Anche quando si china, il leone è sempre un leone Pubblicato il 4 Luglio, 2012

Nessuna forza, nessuna nazione al mondo può veramente dominare l'Ebreo. Egli, infatti, con la sua Torà ed i suoi precetti, con il suo legame essenziale che lo unisce a D-O, non può essere nè ostacolato nè sottomesso da alcuna forza al mondo.


Come un leone, come una leonessa
I giorni dell’esilio iniziano (per un certo aspetto) già dalla distruzione del Primo Tempio, e l’esilio finirà solo con l’avvento del Re Moshiach (anche l’epoca del Secondo Tempio rientra nel periodo dell’esilio, dato che “cinque cose mancavano nel Secondo Tempio”). Durante l’esilio, il popolo Ebraico ha dovuto subire ondate di odio e di umiliazione da parte delle nazioni del mondo alle quali, apparentemente, egli sembrava sottomesso.  Proprio a questo periodo dell’esilio, si riferiscono le parole di Bilam nella sua profezia: “Egli si china, si accovaccia, come un leone, come una leonessa. Chi lo farà rizzare?” (Bemidbàr 24, 9) Nell’esilio, il popolo d’Israele è in uno stato come quello del “egli si china, si accovaccia”, una condizione, cioè, di decadimento, come un sonno profondo. Esso non è, infatti, nel pieno della sua forza e della sua potenza, ma, piuttosto, piegato ed addormentato. Questo è l’esilio.

Non vi è un reale potere
Eppure, anche quando, nel periodo dell’esilio, il popolo d’Israele è “chinato ed accovacciato”, esso è pur sempre paragonato ad un leone e ad una leonessa. Non si tratta quindi di una caduta per debolezza, ma del chinarsi ed accovacciarsi di un leone e di una leonessa, la cui forza rimane immutata, anche quando essi sono accucciati a terra. Sono il leone e la leonessa stessi che si chinano e si accovacciano, e non una forza esteriore che li piega. Come scrive lo Zohar, che il leone è forte e la leonessa è ancora più forte, così Israele è forte, anche nel tempo dell’esilio. Da qui si comprende che, anche nel tempo dell’esilio, le nazioni del mondo non hanno un potere reale sul popolo d’Israele. Secondo l’halachà, non si può essere padroni di un leone. Vi è una discussione halachica, infatti, sul tema se si possa addomesticare un leone, poiché egli resta sempre forte nella sua natura, e l’uomo non può dominarlo veramente.

L’anima non è in esilio
Così è anche per il popolo d’Israele. Tutta la situazione dell’esilio è un qualcosa di per nulla chiaro: come è possibile, infatti, che il popolo d’Israele sia dominato da altri? Il fatto è che tutto ciò deriva solo dalla volontà Divina, che ha portato il popolo ad una condizione di “chinarsi ed accovacciarsi”. Ma a cosa si riferisce ciò? Alle cose che riguardano il mondo, mentre per tutto ciò che riguarda la nostra religione, la Torà ed i suoi precetti, non è possibile rilevare nessun dominio. Non vi è alcun ostacolo reale, che possa impedire l’Ebreo nel suo servizio Divino e nel suo compimento delle mizvòt. Il Rebbe Rashab (Rabbi Shalom Dovber) di Lubavich, disse una volta: “Solo il corpo dell’Ebreo può essere consegnato all’esilio ed all’asservimento alle nazioni. Sta a noi annunciare apertamente davanti a tutti, che, per tutto ciò che riguarda la nostra religione, la Torà, le mizvòt e gli usi del popolo d’Israele, gli estranei non hanno alcuna autorità e non c’è forza al mondo che possa cambiare ciò.”

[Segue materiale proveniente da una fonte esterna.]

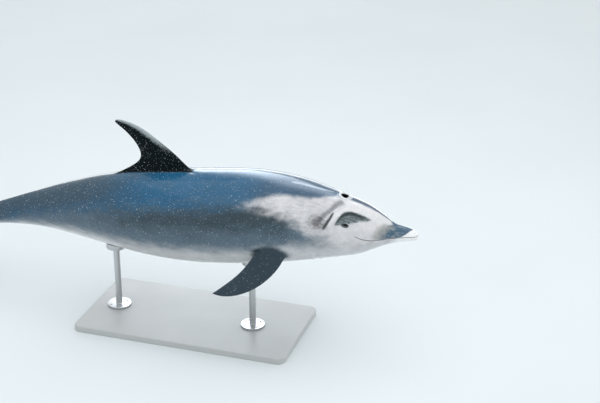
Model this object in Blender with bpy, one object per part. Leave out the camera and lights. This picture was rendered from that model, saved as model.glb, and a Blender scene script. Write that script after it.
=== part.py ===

I miracoli che ci fanno ricordare
A volte ci sembra che il mondo si comporti secondo i suoi parametri e che esso possa, si fa per dire, dominare sul “leone e la leonessa”, sul popolo d’Israele. Questo è l’ascondimento, l’occultamento che esiste nel tempo dell’esilio, che dà posto all’illusione, che permette di credere che  altri possano dominare sul popolo Ebraico. Per questo, D-O ci mostra, di tanto in tanto, anche nel tempo dell’esilio, miracoli evidenti, che vengono a ricordare a tutti noi che “non vi è altro all’infuori di Lui”. Questi miracoli, che avvengono in ogni generazione, e che nella maggior parte dei casi si manifestano tramite i Zadikìm (Giusti) presenti in ogni generazione, rompono in qualche misura la capacità di ascondimento e di occultamento del mondo, al punto che tutti possono vedere, in modo tangibile, che il popolo Ebraico è sempre nella sua condizione di “leone e leonessa”, dato che, anche quando è “chinato ed accovacciato”, nella realtà profonda delle cose, esso è libero e non esiste esilio che possa dominarlo.